-- Brief --
What follows is a set of records, each of which is to be written out exactly.
++++++++++
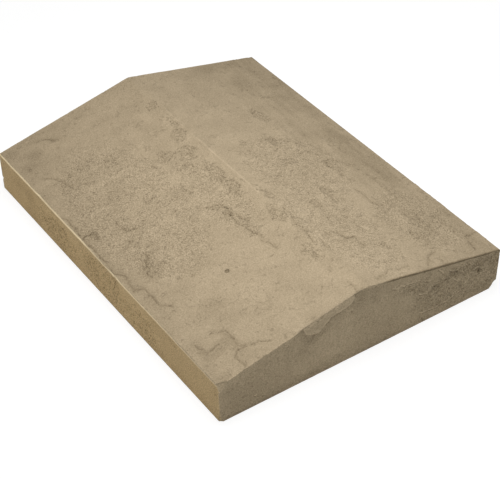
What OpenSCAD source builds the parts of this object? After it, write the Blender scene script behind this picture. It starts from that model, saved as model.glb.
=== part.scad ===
// Peaked wall cap: one coping unit of cast concrete, laid with others end to end along the top
// of a garden wall. The ridge runs along Y and both slopes shed water to the upright edges.
// The two ends have a tooled, stone-like face, and the front end shows knocks from handling.
// Millimetres, +Z up, front end at -Y, origin in the middle of the flat base.

/* [Body] */
// Width across both slopes, from upright edge to upright edge
cap_w = 305; // [240:5:420]
// Length along the ridge, from end to end
cap_l = 406; // [240:2:610]
// Height of the upright edges
edge_h = 43; // [32:1:70]
// Rise of the ridge above the upright edges
ridge_rise = 32; // [16:1:60]

/* [Arrises] */
// Radius along the ridge
ridge_r = 12; // [4:1:22]
// Radius where a slope meets an upright edge
arris_r = 1.6; // [0.8:0.2:4]
// Radius where an upright edge meets the base
base_r = 1.2; // [0.6:0.2:4]

/* [Tooled ends] */
// Depth of the tooling on the front end
front_tooling = 1.6; // [0.8:0.1:4]
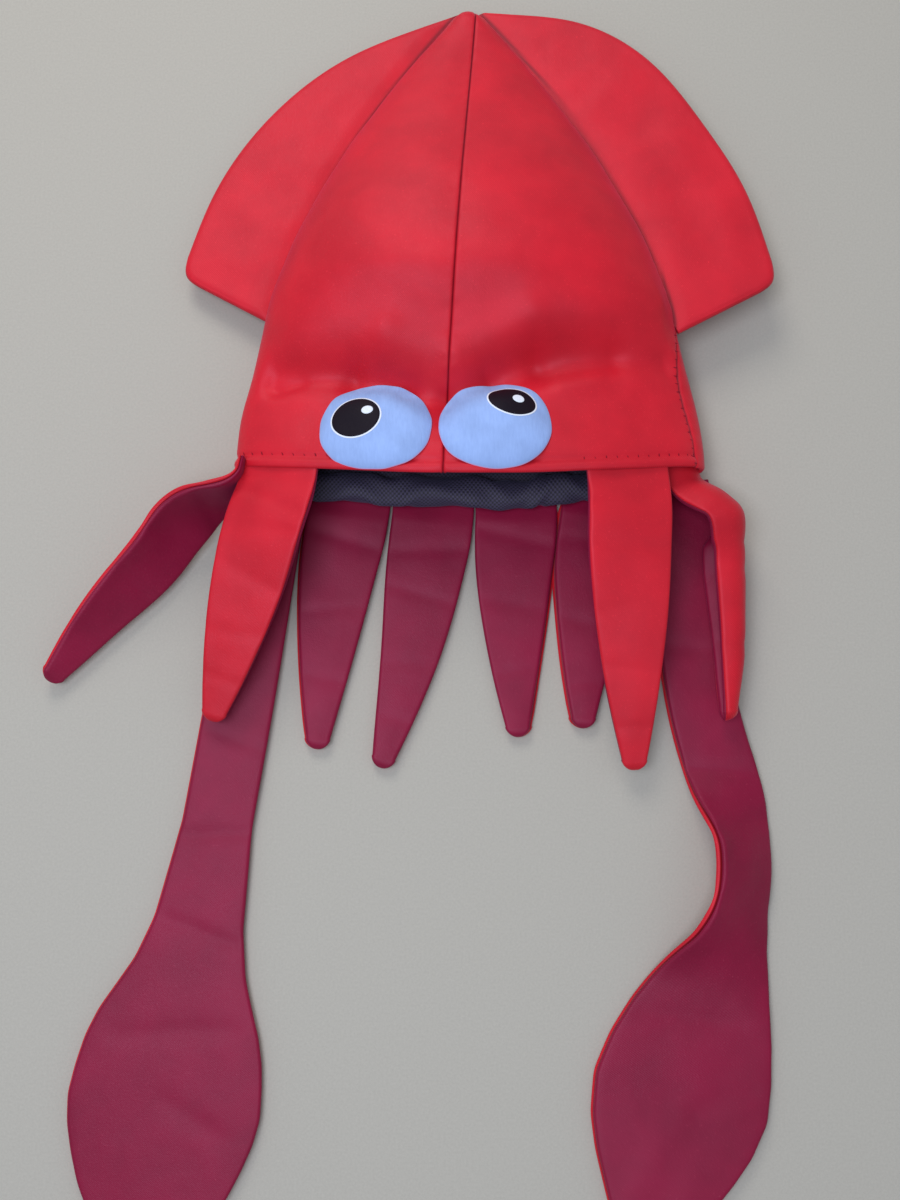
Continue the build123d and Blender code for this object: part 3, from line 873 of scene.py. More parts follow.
def strip_half(name, strip, start, end, side, cloth, rows=150, curl=None, sink=0.0, folds=(),
               tip=True, thin_root=True, settle=None, seed=5, tuck=(0, 0, 0), lean=0.0):
    """One layer of a strip, as a closed piece: side is 1 for the upper and -1 for the lower."""
    s = start + (end - start) * np.linspace(0, 1, rows)
    if tip:
        body = np.linspace(0, 1, rows - CAP_ROWS) * (end - start - CAP) + start
        cap = end - CAP * (1 - np.sin(np.linspace(0, math.pi / 2, CAP_ROWS + 1)[1:]))
        s = np.concatenate([body, cap])
    centre, ahead, level, normal = strip.frames(s)
    along = s / strip.length
    roll = np.radians(stations(np.clip(along, 0, 1), strip.rolls))
    w = np.array([strip.half_widths(v) for v in s])
    t = strip.thickness
    thick = np.full(s.shape, 1.0)
    if thin_root:
        thick = 0.5 + 0.5 * smooth((s + 2 * MM) / ROOT_THIN)
        centre = centre - normal * (sink * (1 - smooth(s / (26 * MM))))[:, None]
    if tip:
        left = np.clip(end - s, 0, TIP_THIN) / TIP_THIN
        thick = thick * np.sqrt(np.clip(1 - (1 - left) ** 2, 0.02, 1))
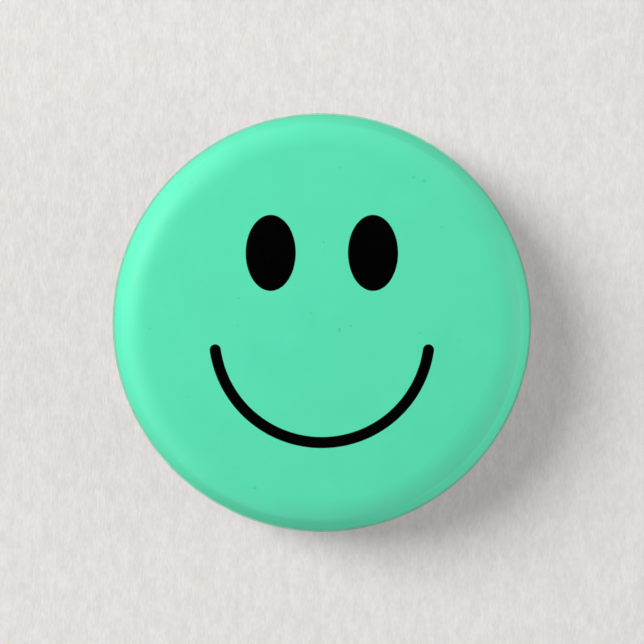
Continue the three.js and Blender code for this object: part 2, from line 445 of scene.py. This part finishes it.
++++++++++
-- Reply --
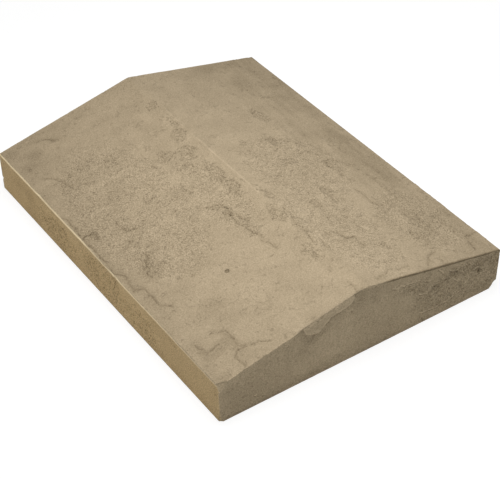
What OpenSCAD source builds the parts of this object? After it, write the Blender scene script behind this picture. It starts from that model, saved as model.glb.
=== part.scad ===
// Peaked wall cap: one coping unit of cast concrete, laid with others end to end along the top
// of a garden wall. The ridge runs along Y and both slopes shed water to the upright edges.
// The two ends have a tooled, stone-like face, and the front end shows knocks from handling.
// Millimetres, +Z up, front end at -Y, origin in the middle of the flat base.

/* [Body] */
// Width across both slopes, from upright edge to upright edge
cap_w = 305; // [240:5:420]
// Length along the ridge, from end to end
cap_l = 406; // [240:2:610]
// Height of the upright edges
edge_h = 43; // [32:1:70]
// Rise of the ridge above the upright edges
ridge_rise = 32; // [16:1:60]

/* [Arrises] */
// Radius along the ridge
ridge_r = 12; // [4:1:22]
// Radius where a slope meets an upright edge
arris_r = 1.6; // [0.8:0.2:4]
// Radius where an upright edge meets the base
base_r = 1.2; // [0.6:0.2:4]

/* [Tooled ends] */
// Depth of the tooling on the front end
front_tooling = 1.6; // [0.8:0.1:4]
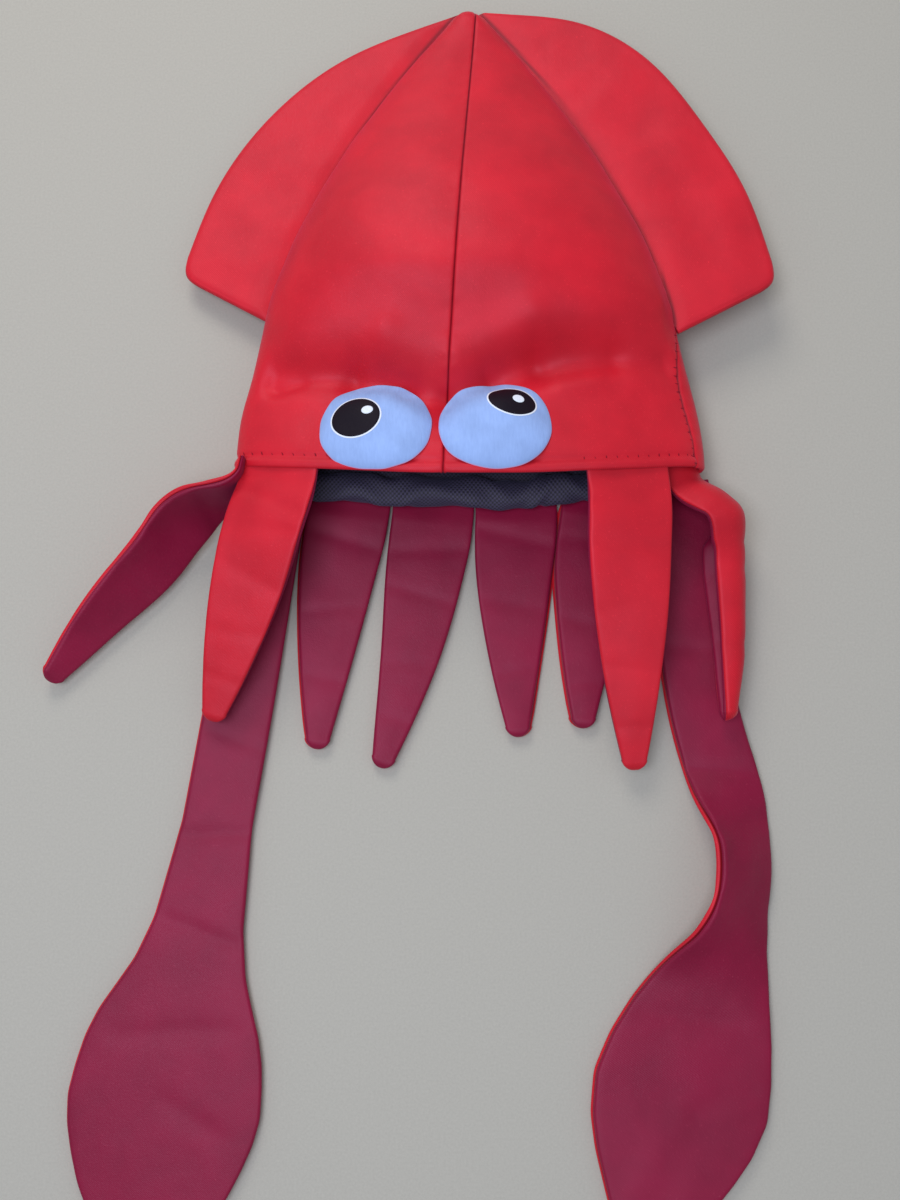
Continue the build123d and Blender code for this object: part 3, from line 873 of scene.py. More parts follow.
def strip_half(name, strip, start, end, side, cloth, rows=150, curl=None, sink=0.0, folds=(),
               tip=True, thin_root=True, settle=None, seed=5, tuck=(0, 0, 0), lean=0.0):
    """One layer of a strip, as a closed piece: side is 1 for the upper and -1 for the lower."""
    s = start + (end - start) * np.linspace(0, 1, rows)
    if tip:
        body = np.linspace(0, 1, rows - CAP_ROWS) * (end - start - CAP) + start
        cap = end - CAP * (1 - np.sin(np.linspace(0, math.pi / 2, CAP_ROWS + 1)[1:]))
        s = np.concatenate([body, cap])
    centre, ahead, level, normal = strip.frames(s)
    along = s / strip.length
    roll = np.radians(stations(np.clip(along, 0, 1), strip.rolls))
    w = np.array([strip.half_widths(v) for v in s])
    t = strip.thickness
    thick = np.full(s.shape, 1.0)
    if thin_root:
        thick = 0.5 + 0.5 * smooth((s + 2 * MM) / ROOT_THIN)
        centre = centre - normal * (sink * (1 - smooth(s / (26 * MM))))[:, None]
    if tip:
        left = np.clip(end - s, 0, TIP_THIN) / TIP_THIN
        thick = thick * np.sqrt(np.clip(1 - (1 - left) ** 2, 0.02, 1))
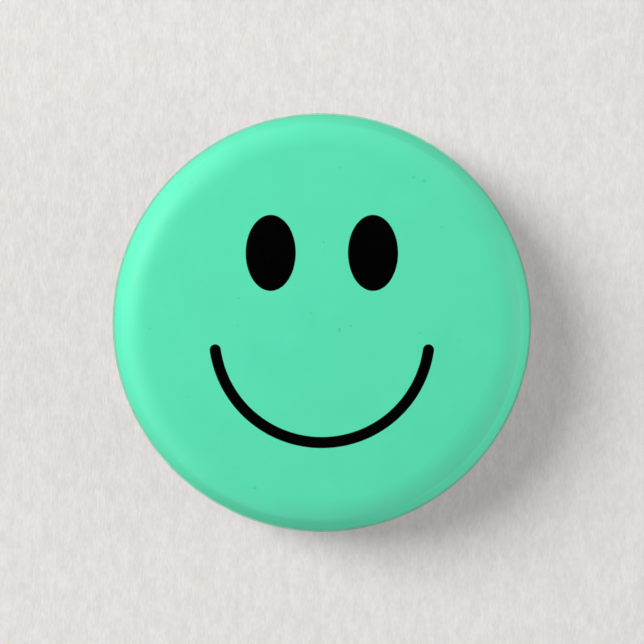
Continue the three.js and Blender code for this object: part 2, from line 445 of scene.py. This part finishes it.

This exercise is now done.